Saban then said, “Some so-called fair and balanced media and charmers like Mr. Rush Limbaugh have been having a field day with the technical glitch on the Obamacare website, and this has clouded some of the most remarkable achievements of this administration.” He went on to mention a few of Obama’s accomplishments “so that you can all see things with perspective without allowing the caffeine that’s in the Tea Party’s rhetoric to keep us awake at night worrying.”
Saban drew applause from the audience when he mentioned Obama’s record on foreign policy. He said, “We’re out of Iraq, we’re out of Afghanistan, and the military and intelligence cooperation with Israel -- our staunchest ally in the Middle East, arguably in the world -- has never been deeper, and the president’s commitment to Israel’s security has never been stronger. And if the Iranians are at the negotiating table today, make no mistake about it, it is only as a result of President Obama’s resolve in striking down the most strict sanctions ever.”
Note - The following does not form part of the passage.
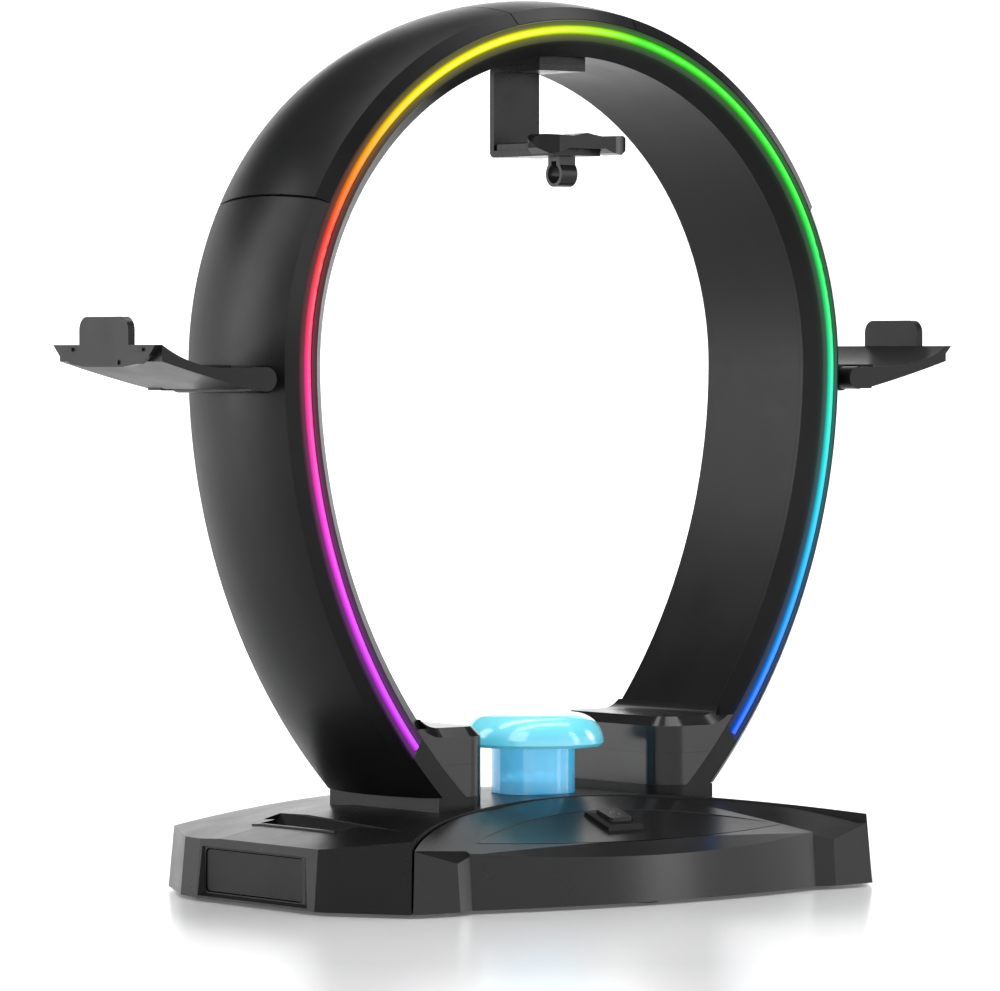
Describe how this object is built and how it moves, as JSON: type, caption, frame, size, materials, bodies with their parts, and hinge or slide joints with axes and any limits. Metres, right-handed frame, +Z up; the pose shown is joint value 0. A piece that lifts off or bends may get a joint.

President Obama then spoke for about 14 minutes. He began by saying, “Now, let me clarify something. First of all, there was valet parking -- for Cheryl. We thought it was appropriate for Haim to get some exercise. Cheryl, being the wonderful person that she is, declined the valet parking, and so she might have joined him. But I would have been happy to have her drive right up into the South Lawn.”